Young People Narrating the Meaning of Homelessness and Home

2021 
A growing body of scholarship has examined the meaning of home for individuals who experience homelessness, often revealing the multifaceted complexity of meaning attached to home. However, much of this literature has focused on the experience, understandings and interpretations of homeless adults. This chapter examines young people’s narratives of homelessness and home based on selected findings from a biographical longitudinal study of youth homelessness in Ireland. The research, which is qualitative and longitudinal, was designed to capture temporal dimensions of youth homelessness, with specific attention to the dynamics that shape young people’s homeless and housing trajectories over time. Forty young people and ten family members of participating youth were recruited at baseline, with a retention rate of 74% for the entire sample at the point of follow-up approximately two years later. Analyses of the narratives of the study’s young people reveal their constructions of home as complex and multifaceted; strongly connected to past experiences but also to the present context of their lives. For those who became housed over the study period—a minority in the sample—home provided safety, security, freedom and independence.
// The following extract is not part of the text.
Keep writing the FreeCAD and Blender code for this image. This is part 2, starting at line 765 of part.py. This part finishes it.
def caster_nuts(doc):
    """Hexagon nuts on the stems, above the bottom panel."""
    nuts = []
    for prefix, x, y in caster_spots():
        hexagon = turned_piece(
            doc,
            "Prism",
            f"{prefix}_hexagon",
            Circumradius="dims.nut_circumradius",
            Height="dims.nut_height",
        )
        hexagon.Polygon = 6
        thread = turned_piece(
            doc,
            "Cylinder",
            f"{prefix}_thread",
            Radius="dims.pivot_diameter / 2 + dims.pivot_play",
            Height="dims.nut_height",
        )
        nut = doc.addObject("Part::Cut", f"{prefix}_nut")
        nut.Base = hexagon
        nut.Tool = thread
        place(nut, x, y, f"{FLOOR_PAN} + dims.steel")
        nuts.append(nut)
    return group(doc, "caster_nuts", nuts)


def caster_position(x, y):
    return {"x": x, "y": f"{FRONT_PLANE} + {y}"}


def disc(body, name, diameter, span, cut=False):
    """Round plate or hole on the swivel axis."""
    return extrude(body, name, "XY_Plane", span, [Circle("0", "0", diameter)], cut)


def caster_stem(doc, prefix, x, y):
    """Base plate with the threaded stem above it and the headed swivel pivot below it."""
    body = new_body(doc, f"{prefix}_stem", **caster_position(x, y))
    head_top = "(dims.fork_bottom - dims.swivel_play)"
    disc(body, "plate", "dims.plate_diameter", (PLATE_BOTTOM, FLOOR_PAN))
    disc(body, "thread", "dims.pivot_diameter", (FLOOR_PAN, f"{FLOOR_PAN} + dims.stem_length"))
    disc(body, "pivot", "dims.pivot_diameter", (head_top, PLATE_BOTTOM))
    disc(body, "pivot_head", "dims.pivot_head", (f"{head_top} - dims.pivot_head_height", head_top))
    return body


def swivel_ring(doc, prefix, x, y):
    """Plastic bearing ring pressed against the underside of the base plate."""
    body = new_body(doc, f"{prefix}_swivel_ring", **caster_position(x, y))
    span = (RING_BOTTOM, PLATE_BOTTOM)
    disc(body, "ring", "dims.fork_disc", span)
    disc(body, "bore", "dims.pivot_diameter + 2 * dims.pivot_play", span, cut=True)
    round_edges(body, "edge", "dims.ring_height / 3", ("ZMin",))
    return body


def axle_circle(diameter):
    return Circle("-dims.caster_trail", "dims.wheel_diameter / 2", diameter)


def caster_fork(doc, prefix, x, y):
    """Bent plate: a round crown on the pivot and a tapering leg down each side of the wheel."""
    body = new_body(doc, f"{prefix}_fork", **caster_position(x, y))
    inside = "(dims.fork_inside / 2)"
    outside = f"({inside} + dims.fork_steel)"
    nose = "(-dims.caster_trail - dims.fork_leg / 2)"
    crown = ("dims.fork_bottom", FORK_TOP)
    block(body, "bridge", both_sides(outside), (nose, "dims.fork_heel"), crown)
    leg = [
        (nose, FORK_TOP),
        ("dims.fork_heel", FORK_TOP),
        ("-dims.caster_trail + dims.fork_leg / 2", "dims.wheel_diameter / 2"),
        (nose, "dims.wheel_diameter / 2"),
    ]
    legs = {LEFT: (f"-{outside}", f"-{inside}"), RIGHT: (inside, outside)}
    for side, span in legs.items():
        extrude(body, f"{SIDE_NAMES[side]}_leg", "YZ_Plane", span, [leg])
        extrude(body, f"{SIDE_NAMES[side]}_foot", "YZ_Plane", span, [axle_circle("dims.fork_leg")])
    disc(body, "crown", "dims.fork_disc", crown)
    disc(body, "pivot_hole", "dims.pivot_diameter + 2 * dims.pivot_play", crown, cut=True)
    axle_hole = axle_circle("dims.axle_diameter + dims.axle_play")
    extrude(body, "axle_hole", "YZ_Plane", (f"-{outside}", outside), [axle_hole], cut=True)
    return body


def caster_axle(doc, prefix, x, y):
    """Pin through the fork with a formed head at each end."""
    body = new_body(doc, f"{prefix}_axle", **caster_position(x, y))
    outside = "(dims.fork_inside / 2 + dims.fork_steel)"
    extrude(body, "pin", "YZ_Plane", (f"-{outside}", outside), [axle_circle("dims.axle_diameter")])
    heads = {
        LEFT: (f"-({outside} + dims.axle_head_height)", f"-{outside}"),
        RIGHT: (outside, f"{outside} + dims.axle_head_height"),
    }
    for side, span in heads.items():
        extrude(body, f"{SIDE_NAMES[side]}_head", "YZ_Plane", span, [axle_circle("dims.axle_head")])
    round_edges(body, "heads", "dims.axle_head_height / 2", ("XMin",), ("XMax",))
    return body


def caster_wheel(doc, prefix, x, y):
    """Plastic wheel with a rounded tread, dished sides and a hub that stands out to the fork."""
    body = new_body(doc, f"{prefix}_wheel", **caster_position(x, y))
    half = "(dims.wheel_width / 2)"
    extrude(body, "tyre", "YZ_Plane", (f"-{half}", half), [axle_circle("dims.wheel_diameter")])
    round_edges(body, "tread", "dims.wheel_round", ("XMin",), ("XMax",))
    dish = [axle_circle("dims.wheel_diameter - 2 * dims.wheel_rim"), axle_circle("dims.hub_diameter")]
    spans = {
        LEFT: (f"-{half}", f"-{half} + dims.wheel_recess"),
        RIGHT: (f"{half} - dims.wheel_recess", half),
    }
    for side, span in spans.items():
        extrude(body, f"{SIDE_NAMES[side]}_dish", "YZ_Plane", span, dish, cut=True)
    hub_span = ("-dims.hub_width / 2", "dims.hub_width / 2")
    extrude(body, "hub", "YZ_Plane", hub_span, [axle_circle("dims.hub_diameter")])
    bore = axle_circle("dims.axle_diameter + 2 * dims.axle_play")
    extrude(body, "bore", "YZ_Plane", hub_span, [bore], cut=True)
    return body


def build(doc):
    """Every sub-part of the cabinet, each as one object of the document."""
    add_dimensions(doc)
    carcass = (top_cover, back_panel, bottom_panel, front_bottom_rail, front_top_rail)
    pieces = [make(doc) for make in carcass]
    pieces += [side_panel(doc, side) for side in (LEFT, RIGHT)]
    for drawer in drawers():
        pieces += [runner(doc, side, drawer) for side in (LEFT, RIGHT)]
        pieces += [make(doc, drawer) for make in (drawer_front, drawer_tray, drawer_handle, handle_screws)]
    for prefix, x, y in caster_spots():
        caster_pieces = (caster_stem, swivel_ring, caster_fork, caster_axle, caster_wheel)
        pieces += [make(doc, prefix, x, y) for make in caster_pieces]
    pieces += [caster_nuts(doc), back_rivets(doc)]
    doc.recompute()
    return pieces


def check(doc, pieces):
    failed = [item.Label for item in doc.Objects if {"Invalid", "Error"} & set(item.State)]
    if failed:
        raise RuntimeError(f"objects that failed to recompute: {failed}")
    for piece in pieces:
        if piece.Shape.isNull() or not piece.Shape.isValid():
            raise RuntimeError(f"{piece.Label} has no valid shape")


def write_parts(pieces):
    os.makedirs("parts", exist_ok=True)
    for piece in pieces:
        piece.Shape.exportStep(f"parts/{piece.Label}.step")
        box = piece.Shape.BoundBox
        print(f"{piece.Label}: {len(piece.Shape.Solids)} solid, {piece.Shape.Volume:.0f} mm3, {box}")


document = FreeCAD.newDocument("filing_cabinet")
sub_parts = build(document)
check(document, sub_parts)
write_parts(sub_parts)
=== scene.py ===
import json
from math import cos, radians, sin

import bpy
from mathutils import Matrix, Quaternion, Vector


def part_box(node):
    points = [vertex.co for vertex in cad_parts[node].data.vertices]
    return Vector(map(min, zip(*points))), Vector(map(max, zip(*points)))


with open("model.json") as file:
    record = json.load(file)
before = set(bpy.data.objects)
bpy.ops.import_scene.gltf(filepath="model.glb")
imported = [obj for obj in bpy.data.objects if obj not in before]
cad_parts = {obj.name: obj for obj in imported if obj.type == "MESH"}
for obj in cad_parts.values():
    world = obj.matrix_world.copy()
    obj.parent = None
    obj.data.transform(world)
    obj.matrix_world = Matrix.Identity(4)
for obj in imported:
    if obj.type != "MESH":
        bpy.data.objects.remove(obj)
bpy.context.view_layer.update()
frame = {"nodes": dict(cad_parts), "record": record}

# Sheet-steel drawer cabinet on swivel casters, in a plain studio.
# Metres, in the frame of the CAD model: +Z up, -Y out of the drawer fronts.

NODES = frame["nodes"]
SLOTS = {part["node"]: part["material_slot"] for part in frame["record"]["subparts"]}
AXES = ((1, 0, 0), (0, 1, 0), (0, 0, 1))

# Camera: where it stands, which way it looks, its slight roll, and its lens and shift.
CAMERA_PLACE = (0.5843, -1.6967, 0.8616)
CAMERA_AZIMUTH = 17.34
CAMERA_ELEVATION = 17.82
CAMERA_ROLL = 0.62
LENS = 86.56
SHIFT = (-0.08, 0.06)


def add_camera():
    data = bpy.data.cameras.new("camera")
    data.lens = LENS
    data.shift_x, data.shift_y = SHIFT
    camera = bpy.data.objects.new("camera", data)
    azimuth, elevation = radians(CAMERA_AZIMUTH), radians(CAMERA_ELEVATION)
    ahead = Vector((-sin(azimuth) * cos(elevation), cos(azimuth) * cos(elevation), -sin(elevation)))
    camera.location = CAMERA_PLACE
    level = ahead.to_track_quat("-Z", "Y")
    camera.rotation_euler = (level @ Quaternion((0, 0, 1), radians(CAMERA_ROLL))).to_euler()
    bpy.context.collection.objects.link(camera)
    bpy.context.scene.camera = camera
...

Whether housed or homeless, the family home continued to have a presence in the lives of a large number of the study’s young people who, despite past family ruptures, maintained some level of contact with family members. While much of the literature on the meaning of home emphasises ‘home’ as a site of constancy and predictability, for homeless youth, the realisation of ‘home’ is likely to involve multiple transitions and upheavals as they navigate the precarious landscape of homelessness and attempt to carve a route home.